CAPITAL RESEARCH AND MANAGEMENT COMPANY | EUROPACIFIC GROWTH FUND |
By: /s/ Xxxxxxx X. Xxxxxx | By: /s/ Xxxxxxx X. Xxxxxxxx |
Xxxxxxx X. Xxxxxx | Xxxxxxx X. Xxxxxxxx |
Senior Vice President and Secretary | Secretary |
EXHIBIT A
to the
Amended and Restated Administrative Services Agreement
1. | Assisting Financial Intermediaries in their Provision of Shareholder Services |
The Investment Adviser shall assist financial advisers and other intermediaries in their provision of services to shareholders of the Fund. Such assistance shall include, but not be limited to, responding to a variety of inquiries such as cost basis information, share class conversion policies, retirement plan distribution requirements, Fund investment policies and Fund market timing policies. In addition, the Investment Adviser shall provide such intermediaries with in-depth information on current market developments and economic trends/forecasts and their effects on the Fund and detailed Fund analytics, and such other matters as may reasonably be requested by financial advisers or other intermediaries to assist them in their provision of service to shareholders of the Fund.
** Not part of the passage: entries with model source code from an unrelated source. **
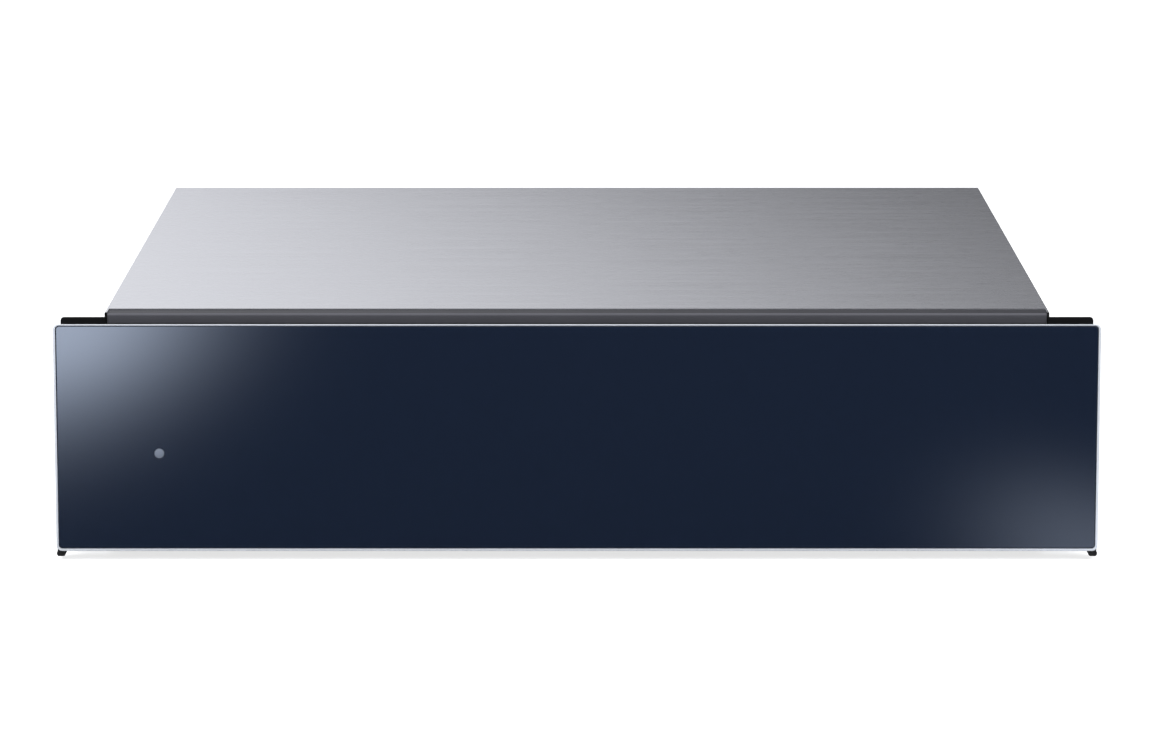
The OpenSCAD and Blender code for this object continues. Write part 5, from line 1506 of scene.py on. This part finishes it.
def studio_world(room_light):
    """Surroundings: white to the camera, a pale dome in gloss, and even light otherwise."""
    world = bpy.data.worlds.new("Studio")
    world.use_nodes = True
    world.node_tree.nodes.clear()
    add = partial(add_node, world.node_tree)
    ray = add("ShaderNodeLightPath").outputs
    room = add("ShaderNodeBackground", Color=(0.95, 0.97, 1.0, 1.0), Strength=room_light)
    white = add("ShaderNodeBackground", Color=(1, 1, 1, 1), Strength=1.0)
    way = add("ShaderNodeTexCoord").outputs["Generated"]
    split = add("ShaderNodeSeparateXYZ", Vector=way)
    dome = add("ShaderNodeMapRange", Value=split.outputs["Z"], From_Max=0.9, To_Min=0.52,
               To_Max=0.95)
    mirrored = add("ShaderNodeBackground", Color=(0.965, 0.975, 1.0, 1.0), Strength=dome)
    dim = add("ShaderNodeMixShader", at0=ray["Is Glossy Ray"], at1=room, at2=mirrored)
    seen = add("ShaderNodeMixShader", at0=ray["Is Camera Ray"], at1=dim, at2=white)
    add("ShaderNodeOutputWorld", Surface=seen)
    return world


def photo_camera():
    """The photograph's camera: 3.1 m in front of the drawer, looking down by about 10 degrees."""
    data = bpy.data.cameras.new("photo_camera")
    data.lens = 158.94
    data.sensor_width = 36.0
    data.sensor_fit = "HORIZONTAL"
    data.clip_start, data.clip_end = 0.05, 60.0
    camera = link_object("photo_camera", data)
    camera.location = (0.0006, -3.1323, 0.6050)
    camera.rotation_euler = (math.radians(80.167), 0.0, 0.0)
    return camera


class WD_OT_stage(bpy.types.Operator):
    """White floor, soft lamps, reflector cards, the white surroundings and the camera"""
    bl_idname = "warming_drawer.stage"
    bl_label = "Studio"

    def execute(self, context):
        s = context.scene.warming_drawer
        far, under = 9.0, -0.0004
        stage_sheet("paper_floor", [(-far, -far, under), (far, -far, under), (far, far, under),
                                    (-far, far, under)], floor_paper())
        # stands behind the object: bright on the left, so the lid goes from light to dark
        wide, behind, foot, head = 3.0, 1.5, 0.12, 2.6
        stops = ((-1.2, 1.25), (-0.45, 1.25), (-0.37, 1.23), (-0.3, 1.21), (-0.2, 1.19),
                 (-0.1, 1.16), (0.0, 1.13), (0.1, 1.05), (0.2, 1.00), (0.3, 0.92), (0.37, 0.86),
                 (0.6, 0.62), (1.2, 0.45))
        reflector("back_reflector", [(-wide, behind, foot), (wide, behind, foot),
                                     (wide, behind, head), (-wide, behind, head)],
                  fading_card("back_glow", stops, 1.3, (0.49, 0.52, 0.19),
                              (0.965, 0.97, 1.0, 1.0)))
        # lies on the floor in front: two soft glows that the glass mirrors in its corners
        wide, near, front, above = 1.5, -0.285, -2.2, 0.001
        spots = (((-0.378, -1.083, above), (0.092, 0.38, 1.0), 5.45),
                 ((0.297, -0.275, above), (0.062, 0.235, 1.0), 1.10))
        reflector("front_reflector", [(-wide, front, above), (wide, front, above),
                                      (wide, near, above), (-wide, near, above)],
                  glow_card("front_glow", spots, 0.012, (0.71, 0.81, 1.0, 1.0)))
        target = (0, 0, 0.05)
        soft_lamp("key_lamp", (-1.5, -1.5, 2.3), target, (1.6, 1.2), s.key_power,
                  (1, 0.99, 0.98))
        soft_lamp("fill_lamp", (1.8, -1.6, 1.5), target, (1.4, 1.4), s.fill_power,
                  (0.97, 0.985, 1))
        context.scene.world = studio_world(s.room_light)
        context.scene.view_settings.view_transform = "Standard"
        context.scene.camera = photo_camera()
        return {"FINISHED"}


# ---------------------------------------------------------------- add-on

class WD_PT_panel(bpy.types.Panel):
    """Lists the pieces and their settings"""
    bl_idname = "WD_PT_panel"
    bl_label = "Warming Drawer"
    bl_space_type = "VIEW_3D"
    bl_region_type = "UI"
    bl_category = "Warming Drawer"

    def draw(self, context):
        layout = self.layout
        for name in WarmingDrawerSettings.__annotations__:
            layout.prop(context.scene.warming_drawer, name)
        for operator in OPERATORS:
            layout.operator(operator.bl_idname)


OPERATORS = (WD_OT_stage, WD_OT_front, WD_OT_casing, WD_OT_fasteners, WD_OT_mains_and_latch,
             WD_OT_slides, WD_OT_drawer_box, WD_OT_controls, WD_OT_heating)
CLASSES = (WarmingDrawerSettings, *OPERATORS, WD_PT_panel)


def register():
    """Adds the classes and the settings."""
    for item in CLASSES:
        bpy.utils.register_class(item)
    bpy.types.Scene.warming_drawer = bpy.props.PointerProperty(type=WarmingDrawerSettings)


def unregister():
    """Takes the classes and the settings away again."""
    del bpy.types.Scene.warming_drawer
    for item in reversed(CLASSES):
        bpy.utils.unregister_class(item)


def main():
    """Builds every piece in order."""
    register()
    bpy.ops.warming_drawer.stage()
    bpy.ops.warming_drawer.front()
    bpy.ops.warming_drawer.casing()
    bpy.ops.warming_drawer.fasteners()
    bpy.ops.warming_drawer.mains_and_latch()
    bpy.ops.warming_drawer.slides()
    bpy.ops.warming_drawer.drawer_box()
    bpy.ops.warming_drawer.controls()
    bpy.ops.warming_drawer.heating()


if __name__ == "__main__":
    main()
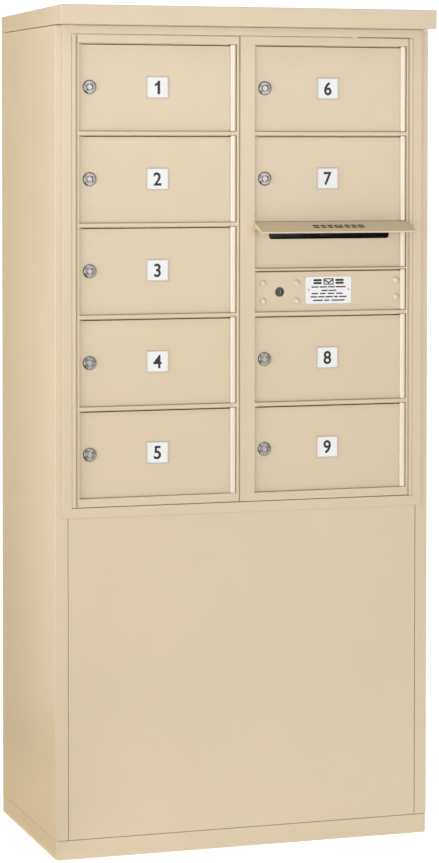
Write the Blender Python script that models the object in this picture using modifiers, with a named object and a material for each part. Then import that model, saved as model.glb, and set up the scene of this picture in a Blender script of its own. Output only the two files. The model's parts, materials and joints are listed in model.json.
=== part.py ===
"""Cluster mailbox unit: a free-standing cabinet with two master doors that carry nine tenant doors.

Metres, +Z up. The origin is on the floor at the centre of the footprint, and the fronts face -Y.
Positions across the front are measured from the cabinet's left side, and from_left() turns them into X.
"""

import math

import bmesh
import bpy
from mathutils import Matrix, Vector

# Cabinet
WIDTH, DEPTH, HEIGHT = 0.771, 0.430, 1.654
SHEET = 0.002
GAP = 0.0003
CAP_HEIGHT, CAP_OVERHANG, CAP_LIP = 0.0372, 0.0445, 0.020
CAP_FALL = 0.0053
PLINTH_HEIGHT = 0.0375
COVER_GAP = 0.0009
COVER_FOLD, COVER_OVERLAP = 0.016, 0.007
SHELF_GAP, SHELF_FOLD = 0.0011, 0.011
FRONT_FLANGE, BACK_FLANGE = 0.0245, 0.020
ANCHOR_INSET, ANCHOR_RADIUS = 0.060, 0.0065

# Trim round the door opening, and the hinge strips inside it
TRIM_INSET, TRIM_WIDTH, TRIM_BOTTOM = 0.013, 0.0195, 0.664
STRIP_WIDTH = {"left": 0.0093, "right": 0.0076}
STRIP_THICKNESS, STRIP_LEG = 0.003, 0.045

# Master doors: frames that pivot at their outer edges
UNIT_PITCH = 0.1778
UNITS = 5
MASTER_BOTTOM, MASTER_BORDER, MASTER_DEPTH = 0.6846, 0.0129, 0.0203
MASTER_AXIS_FROM_SIDE = {"left": 0.0430, "right": 0.0413}
MASTER_AXIS_SETBACK = 0.0008
MASTER_EDGE_GAP = 0.0009
MASTER_SPLIT = 0.3734
MASTER_ROD_RADIUS, MASTER_GROOVE, STRIP_GROOVE = 0.0012, 0.0015, 0.0018
RAIL_HEIGHT = 0.008
STOP_LIP = 0.008

# Tenant doors, hinged on a full-height barrel at their right edges
OPENING_WIDTH = 0.3191
OPENING_FROM_LEFT = {"left": 0.0481, "right": 0.4056}
DOOR_RECESS, DOOR_THICKNESS = 0.006, 0.003
DOOR_EDGE_GAP = 0.0006
LOCK_HOLE_GAP = 0.0004
BARREL_RADIUS, ROD_RADIUS, ROD_BORE = 0.006, 0.002, 0.0024
RAIL_END_DROP = 0.0012
BARREL_GAP, BARREL_SETBACK = 0.0005, 0.0002
ROD_END = 0.005

# Tenant locks
LOCK_INSET = 0.0213
LOCK_RING_RADIUS, LOCK_RING_PROUD = 0.014, 0.0040
LOCK_BARREL_RADIUS, LOCK_BARREL_LENGTH = 0.0095, 0.012
LOCK_CHAMFER, LOCK_COUNTERSINK, PLUG_SETBACK = 0.0012, 0.0028, 0.0014
PLUG_RADIUS, PLUG_BORE = 0.0062, 0.0067
KEYWAY_WIDTH, KEYWAY_HEIGHT, KEYWAY_DEPTH = 0.0012, 0.0080, 0.003
CAM_LENGTH, CAM_TAIL, CAM_WIDTH, CAM_THICKNESS, CAM_PROUD = 0.020, 0.007, 0.010, 0.002, 0.0005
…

2. | Coordination, Oversight and Monitoring of Service Providers |
The Investment Adviser shall monitor, coordinate and oversee the activities performed by the third parties with which its affiliates contract for the provision of sub-transfer agency services. In doing so the Investment Adviser shall establish procedures to monitor the activities of such third parties. These procedures may, but need not, include monitoring: (i) telephone queue wait times; (ii) telephone abandon rates; (iii) website and voice response unit downtimes; (iv) downtime of the third party’s shareholder account recordkeeping system; (v) the accuracy and timeliness of financial and non-financial transactions; (vi) compliance with the Fund prospectus; and (vii) with respect to Class 529 shares, compliance with the CollegeAmerica program description.